Security measures including stationary protective devices like concrete barriers can be circumvented.
The sheer scope of places, demonstrations and public gatherings needing protection is such that the risk of someone using a moving vehicle as a weapon of terror -- as called for by the Islamic State group and Al-Qaeda -- will remain high for years, two senior security experts said.
Late on Monday a lorry ploughed into a busy Berlin Christmas market, killing 12 people in what German Chancellor Angela Merkel called a terrorist attack.
"The only events that can be protected are those that are planned in advance, where you can take measures like closing off streets or putting down concrete blocks," a senior anti-terrorism official in France, who asked to remain anonymous, told AFP.
And even then, security measures including stationary protective devices like concrete barriers can be circumvented.
Mohamed Lahouaiej Bouhlel, the Tunisian radical who used a truck to mow down 86 people celebrating Bastille Day in France, staked out the beachside promenade in Nice for days ahead of the festivities.
On July 14, he drove a 19-tonne truck onto the pavement, careening through police barriers and into crowds leaving a fireworks display.
In the wake of the Berlin carnage on Monday, security was ratcheted up across Europe, especially at holiday Christmas markets from Austria to Britain.
But it is not just public festivities that are at risk, said the former French anti-terrorism official, explaining that a rampagingvehicle could cause mayhem on a city street any day of the week.
"There's nothing you can do... That's the whole problem with these attacks, which take the form of sudden strikes on soft targets that are easy to carry out," he said.
"We need a serious risk assessment to start with, and that costs money," Ludovic Guerineau, a former head of France's external intelligence service DGSE who heads operations at the private Anticip security company, said.
"It's areas that are easily accessible, natural environments" that are especially vulnerable, he said. "They require structural modifications."
But radicals bent on sowing mayhem have learned to innovate in the face of barricades and bollards.
"If they see a change in the measures taken to counter the risk, they too will change their methods," Guerineau said, adding: "Unfortunately, we will have to learn to live with this risk."
In 2010, Al-Qaeda's online propaganda magazine Inspire gave step-by-step instructions on using pickups in ramming attacks.
In the article titled "The Ultimate Mowing Machine" it advised jihadists to use a big vehicle, "the stronger the better."
"To achieve maximum carnage, you need to pick up as much speed as you can while still retaining good control of your vehicle in order to maximise your inertia and be able to strike as many people as possible in your first run," it advised.

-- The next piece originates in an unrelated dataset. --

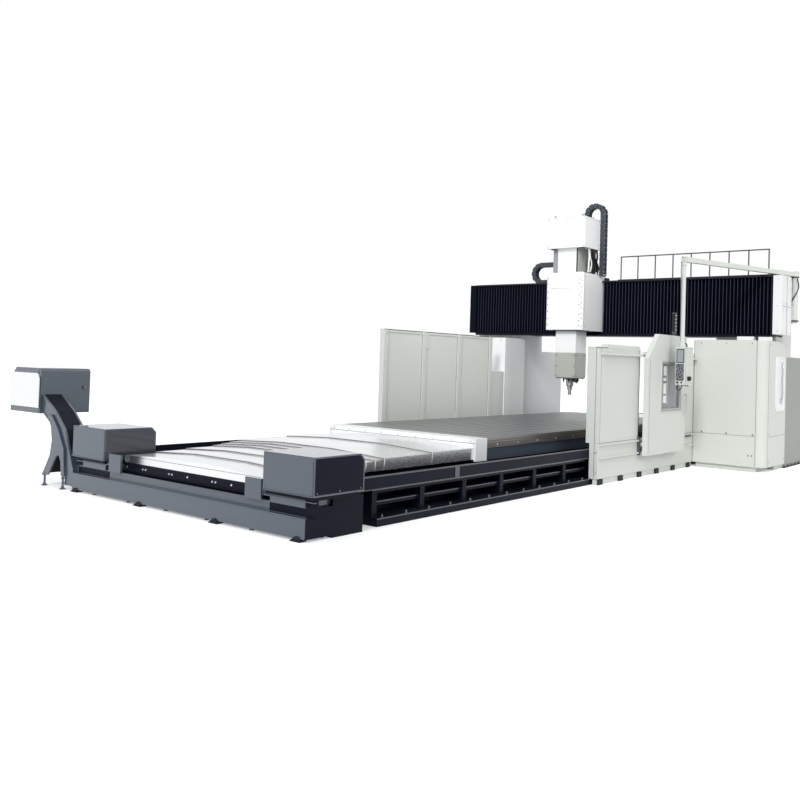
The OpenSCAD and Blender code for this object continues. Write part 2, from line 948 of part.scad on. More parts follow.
// The counterbalance cylinders in the saddle
module counterbalance() {
  color("#8d9296")
    for (s = [-1, 1])
      translate([rod_x, saddle_y + s * rod_y, saddle_z0 + 300])
        difference() {
          cylinder(r = cyl_r, h = saddle_z1 - saddle_z0 - 300 + 70);
          translate([0, 0, 60]) cylinder(r = rod_r + run_gap, h = 2000);
        }
}

// The square ram, with the ledge that its spindle cartridge fills
module ram() {
  color(white)
    difference() {
      block([-ram_w / 2, saddle_y - ram_w / 2, ram_z], [ram_w / 2, saddle_y + ram_w / 2, cap_z]);
      translate([0, saddle_y, ram_z - 1]) cylinder(r = spindle_r + 60 + run_gap, h = 301);
    }
}

// The counterbalance rods, which hang from the head cover's plate
module balance_rods() {
  color(steel)
    for (s = [-1, 1])
      translate([rod_x, saddle_y + s * rod_y, saddle_z0 + 300 + 560])
        cylinder(r = rod_r, h = cap_z - saddle_z0 - 860);
}

// The cover over the ram's drives
module head_cover() {
  r = 30;
  color(white)
    translate([0, 0, cap_z])
      linear_extrude(cap_h)
        hull()
          for (x = [cap_x + r, cap_x + cap_d - r], s = [-1, 1])
            translate([x, saddle_y + s * (cap_w / 2 - r)]) circle(r = r, $fn = 32);
}

// A drag chain's side view: legs of length a and b below a half circle of radius r, link by link
module chain_profile(r, t, a, b) {
  link = 110;
  gap = 10;
  notch = t / 4;
  difference() {
    union() {
      intersection() {
        difference() {
          circle(r = r + t / 2);
          circle(r = r - t / 2);
        }
        translate([-2 * r, -1]) square([4 * r, 2 * r]);
      }
      translate([-r - t / 2, -a]) square([t, a]);
      translate([r - t / 2, -b]) square([t, b]);
    }
    for (i = [0 : floor(a / link) - 1], s = [-1, 1])
      translate([-r + s * t / 2 - notch / 2, -20 - i * link]) square([notch, gap]);
    for (i = [0 : floor(b / link) - 1], s = [-1, 1])
      translate([r + s * t / 2 - notch / 2, -20 - i * link]) square([notch, gap]);
    for (i = [1 : 8])
      rotate(i * 20) translate([r + t / 2 - notch / 2, -gap / 2]) square([notch, gap]);
  }
}

// The ram's drag chain, from the head cover's top over and down to the saddle
module ram_chain() {
  r = 200;
  t = 110;
  w = 180;
  x = cap_x + cap_d + run_gap;
  y0 = saddle_y - 110;
  zc = 5440;
  color(navy) {
    translate([0, y0 - r, zc])
      along_x(x, x + w) chain_profile(r, t, zc - saddle_z1 - 20, 760);
    block([x, y0 - 2 * r - t / 2, saddle_z1], [x + w, saddle_y0 + 120, saddle_z1 + 20]);
  }
}

// The saddle's drag chain: along the beam, round and back to the saddle
module saddle_chain() {
  r = 210;
  t = 90;
  w = 180;
  x = beam_x + 20;
  z0 = beam_z1 + t / 2 + run_gap;
  color(navy) {
    translate([0, 1870, z0 + r])
      along_x(x, x + w) rotate(-90) chain_profile(r, t, 560, 1700);
    block([saddle_rear - 60, saddle_y1 - 200, saddle_z1], [x + w, saddle_y1 - 80, saddle_z1 + 30]);
    block([x + 20, saddle_y1 - 200, saddle_z1 + 30], [x + w - 20, saddle_y1 + 340, z0 + 2 * r - t / 2]);
  }
}

// The spindle: cartridge, flange, nose, tool holder and cutter
module spindle() {
  color(steel)
    translate([0, saddle_y, ram_z])
      rotate_extrude()
        polygon([
          [0, 290], [spindle_r + 60, 290], [spindle_r + 60, -20], [spindle_r + 20, -40],
          [spindle_r, -60], [spindle_r, -spindle_l + 60], [spindle_r - 25, -spindle_l + 40],
          [55, -spindle_l], [cutter_r + 14, -spindle_l - 20], [cutter_r + 14, -spindle_l - 40],
          [cutter_r, -spindle_l - 46], [cutter_r, -spindle_l - cutter_l], [0, -spindle_l - cutter_l]
        ]);
}

// The far guard wall: framed panels between posts
module guard_wall() {
  n = 3;
  bay = (guard_x1 - guard_x0) / n;
  color(cream) {
    for (i = [0 : n])
      block(
        [guard_x0 + i * bay - guard_post / 2, guard_y, 0],
        [guard_x0 + i * bay + guard_post / 2, guard_y + guard_post, guard_h]
      );
    for (i = [0 : n - 1])
      block(
        [guard_x0 + i * bay + guard_post / 2, guard_y + 30, 40],
        [guard_x0 + (i + 1) * bay - guard_post / 2, guard_y + 30 + guard_t, guard_h - 60]
      );
    block([guard_x0, guard_y + 20, guard_h - 60], [guard_x1, guard_y + guard_post - 20, guard_h]);
    block([guard_x0, guard_y + 10, 40], [guard_x1, guard_y + guard_post, 130]);
    block([guard_x1, guard_y + 30, 0], [wall_x1, guard_y + 30 + guard_t, guard_h - 800]);
  }
}

// The lower operator panel on its dark plinth
module panel_lower() {
  color(cream) {
    block([wall_x0, wall_y, plinth_h], [wall_x1, wall_y + wall_t, seam_z]);
    block(
      [wall_x0, wall_y + wall_t, plinth_h],
      [wall_x0 + 40, -gutter_y1 - return_gap, seam_z]
    );
  }
  color(navy)
    block([wall_x0 + 20, wall_y + 20, 0], [wall_x1, wall_y + 90, plinth_h]);
}

// The upper operator panels beside the doorway
module panel_upper() {
  color(cream) {
    block([wall_x0, wall_y, seam_z], [way_x0, wall_y + wall_t, wall_z]);
    block([wall_x0, wall_y + wall_t, seam_z], [wall_x0 + 40, wall_y + post_t, wall_z]);
    block([way_x1, wall_y, seam_z], [wall_x1, wall_y + wall_t, wall_z]);
  }
  color(navy) {
    block([wall_x0 + 300, wall_y + wall_t, wall_z - 120], [way_x0, wall_y + wall_t + 60, wall_z + 60]);
    block([wall_x0 + 300, wall_y + 5, wall_z], [way_x0, wall_y + wall_t, wall_z + 60]);
  }
}

// The rails that the door runs on, below and above
module door_rails() {
  x0 = wall_x0 + 40;
  color("#8d9296") {
    block([x0, wall_y - 40, 430], [wall_x1 - 40, wall_y, 460]);
    block([x0, wall_y - 40, seam_z - 40], [wall_x1 - 40, wall_y, seam_z - 10]);
    block([x0, wall_y - 70, hang_z - 40], [way_x0, wall_y, hang_z]);
    block([way_x1, wall_y - 70, hang_z - 40], [wall_x1 - 40, wall_y, hang_z]);
    block([way_x0, wall_y - 70, hang_z - 40], [way_x1, wall_y - 30, hang_z]);
  }
}

// The sliding door with its chamfered top corner and its window opening
module sliding_door() {
  c = 450;
  color(cream) {
    difference() {
      along_y(door_y - door_t, door_y)
        polygon([
          [door_x0, door_z0], [door_x0, door_z1 - c], [door_x0 + c, door_z1],
          [door_x1, door_z1], [door_x1, door_z0]
        ]);
      block([pane_x, door_y - door_t - 1, pane_z], [pane_x + pane_w, door_y + 1, pane_z + pane_h]);
    }
    for (x = [door_x0 + 60, door_x1 - 260])
      block([x, door_y, hang_z + run_gap], [x + 200, wall_y - 35, hang_z + 40]);
    for (x = [door_x0 + 60, door_x1 - 260])
      block([x, door_y, seam_z - 120], [x + 200, wall_y - 40 - run_gap, seam_z - 60]);
    difference() {
      block(
        [pane_x - 40, door_y - door_t - 10, pane_z - 40],
        [pane_x + pane_w + 40, door_y - door_t, pane_z + pane_h + 40]
      );
      block(
        [pane_x, door_y - door_t - 11, pane_z],
        [pane_x + pane_w, door_y - door_t + 1, pane_z + pane_h]
      );
    }
    for (z = [handle_z, handle_z + handle_l])
      translate([door_x1 - 90, door_y - door_t + 1, z]) rotate([90, 0, 0])
        cylinder(r = handle_r, h = 61);
    translate([door_x1 - 90, door_y - door_t - 60, handle_z - handle_r])
      cylinder(r = handle_r, h = handle_l + 2 * handle_r);
  }
}

// The pane in the door
module door_pane() {
  color("#9fb0b8", 0.5)
    block(
      [pane_x, door_y - door_t + 30, pane_z],
      [pane_x + pane_w, door_y - door_t + 42, pane_z + pane_h]
    );
}

// Points on a quarter circle round a corner's centre
function quarter(c, r, a0) = [for (i = [0 : 6]) c + r * [cos(a0 - i * 15), sin(a0 - i * 15)]];

// The cover in front of a column, with its rounded outer corner
module cabinet(s) {
  back = beam_x - run_gap;
  color(cream)
    mirror([0, s < 0 ? 1 : 0, 0])
      translate([0, 0, plinth_h])
        linear_extrude(cabinet_h - plinth_h)
          polygon(concat(
            [[back, -wall_y], [wall_x1, -wall_y]],
            quarter([wall_x1 + cabinet_r, cabinet_y - cabinet_r], cabinet_r, 180),
            [[cabinet_x1, cabinet_y], [cabinet_x1, cabinet_y - cabinet_t],
             [back, cabinet_y - cabinet_t]]
          ));
  color(navy)
    mirror([0, s < 0 ? 1 : 0, 0])
      block([wall_x1 + 60, -wall_y + 60, 0], [back - 50, cabinet_y - cabinet_r, plinth_h]);
}

module cabinet_near() {
  cabinet(-1);
}

module cabinet_far() {
  cabinet(1);
}

// The signal lamp on its stem
module stack_lamp() {
  color(navy)
    translate([-1140, wall_y + 30, wall_z]) {
      cylinder(r = 12, h = stem_h);
      translate([0, 0, stem_h]) cylinder(r = lamp_r, h = lamp_h);
    }
}

// The post on the near column that carries the pendant arm
module arm_post() {
  color(cream) {
    translate([arm_x, arm_y, 3000]) cylinder(r = 60, h = arm_z - arm_s / 2 - 3000 - run_gap);
    translate([arm_x, arm_y, 3000]) cylinder(r = pin_r, h = arm_z + arm_s / 2 + 20 - 3000);
    block([arm_x - 80, arm_y + 20, 3050], [arm_x + 80, -column_y1, 3350]);
  }
}

// The swinging arm with its drop tube
module pendant_arm() {
  turn = atan2(arm_dy, arm_dx);
  reach = norm([arm_dx, arm_dy]);
  color(cream)
    translate([arm_x, arm_y, 0])
      rotate(turn)
        difference() {
          union() {
            block([0, -arm_s / 2, arm_z - arm_s / 2], [reach + 35, arm_s / 2, arm_z + arm_s / 2]);
            translate([0, 0, arm_z - arm_s / 2]) cylinder(r = 75, h = arm_s);
            translate([reach, 0, pendant_z1 + 60]) cylinder(r = 35, h = arm_z - pendant_z1 - 60);
          }
          translate([0, 0, arm_z - arm_s]) cylinder(r = pin_r + run_gap, h = 2 * arm_s);
        }
}

// The operator's pendant box
module pendant_box() {
  x = arm_x + arm_dx;
  y = arm_y + arm_dy;
  color(cream) {
    block(
      [x - pendant_w / 4, y - pendant_d / 2, pendant_z1 - pendant_h],
      [x + pendant_w * 3 / 4, y + pendant_d / 2, pendant_z1]
    );
    translate([x, y, pendant_z1]) cylinder(r = 50, h = 60 - run_gap);
  }
}

bed_casting();
bed_side_near();
bed_side_far();
guide_rails();
chip_gutters();
chip_trough();
drive_box_near();
drive_box_far();
conveyor_incline();
conveyor_head();
conveyor_panel();
conveyor_leg();
cover_front_1();
cover_front_2();
cover_front_3();
cover_front_4();
cover_front_5();
cover_front_6();
cover_front_7();
cover_front_8();
cover_rear_1();
cover_rear_2();
cover_rear_3();
cover_rear_4();
cover_rear_5();
cover_rear_6();
table_plate();
table_base();
table_aprons();
column_near();
column_far();
crossbeam();
beam_ways();
beam_caps();
bellows_near();
bellows_far();
walkway();
guard_rail();
saddle_housing();
counterbalance();
ram();
balance_rods();
head_cover();
ram_chain();
saddle_chain();
spindle();
guard_wall();
panel_lower();
panel_upper();
door_rails();
sliding_door();
door_pane();
cabinet_near();
cabinet_far();
stack_lamp();
arm_post();
pendant_arm();
pendant_box();
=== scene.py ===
"""The looks of a gantry machining center with a travelling table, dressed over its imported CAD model."""
import math
import random

import bmesh
import bpy
from mathutils import Matrix, Vector


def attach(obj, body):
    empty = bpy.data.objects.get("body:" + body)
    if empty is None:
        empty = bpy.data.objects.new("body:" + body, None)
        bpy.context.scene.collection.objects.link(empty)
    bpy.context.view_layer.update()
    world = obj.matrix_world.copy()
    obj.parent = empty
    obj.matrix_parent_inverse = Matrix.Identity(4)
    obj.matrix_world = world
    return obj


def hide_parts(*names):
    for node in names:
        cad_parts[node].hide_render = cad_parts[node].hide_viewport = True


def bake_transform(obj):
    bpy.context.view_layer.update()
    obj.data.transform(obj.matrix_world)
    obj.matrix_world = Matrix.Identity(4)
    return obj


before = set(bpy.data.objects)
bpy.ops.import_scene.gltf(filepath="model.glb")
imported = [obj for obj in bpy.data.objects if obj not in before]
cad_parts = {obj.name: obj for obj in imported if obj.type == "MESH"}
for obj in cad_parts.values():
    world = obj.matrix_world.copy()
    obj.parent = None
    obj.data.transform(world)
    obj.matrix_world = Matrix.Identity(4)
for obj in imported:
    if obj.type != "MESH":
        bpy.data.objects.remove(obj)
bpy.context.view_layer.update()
draw = random.Random(7)

# Finishes, as linear colours
NAVY = (0.004, 0.005, 0.013)
SLATE = (0.046, 0.064, 0.092)
SLATE_DARK = (0.03, 0.034, 0.045)
CREAM = (0.62, 0.64, 0.60)
WHITE = (0.80, 0.81, 0.81)
RAIL_GREY = (0.075, 0.08, 0.09)
BLACK = (0.012, 0.012, 0.014)
STEEL = (0.84, 0.85, 0.87)
IRON = (0.27, 0.28, 0.285)


def new_group(name, inputs, outputs):
    """A shader node group with named sockets, and its input and output nodes."""
    tree = bpy.data.node_groups.new(name, "ShaderNodeTree")
    for label, kind, value in inputs:
        socket = tree.interface.new_socket(label, in_out="INPUT", socket_type=kind)
        if value is not None:
            socket.default_value = value
    for label, kind in outputs:
        tree.interface.new_socket(label, in_out="OUTPUT", socket_type=kind)
    return tree, tree.nodes.new("NodeGroupInput"), tree.nodes.new("NodeGroupOutput")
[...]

In an audio rant against Western "disbelievers", IS spokesman Abu Mohamed al-Adnani, who was later killed in a US airstrike, urged: "Smash his head with a rock, or slaughter him with a knife, or run him over with your car, or throw him down from a high place, or choke him, or poison him."
In 2013, two British radicals ran down a soldier in London before stabbing him to death.
Palestinian militants have also repeatedly used cars and trucks to try run down security force members and civilians in Jerusalem and the West Bank.
"In future, when organising an event that draws a crowd, you will have to consider this threat," the French ex-spy chief said. "But when it's not planned, there's nothing to be done. We cannot ban all the trucks from our cities."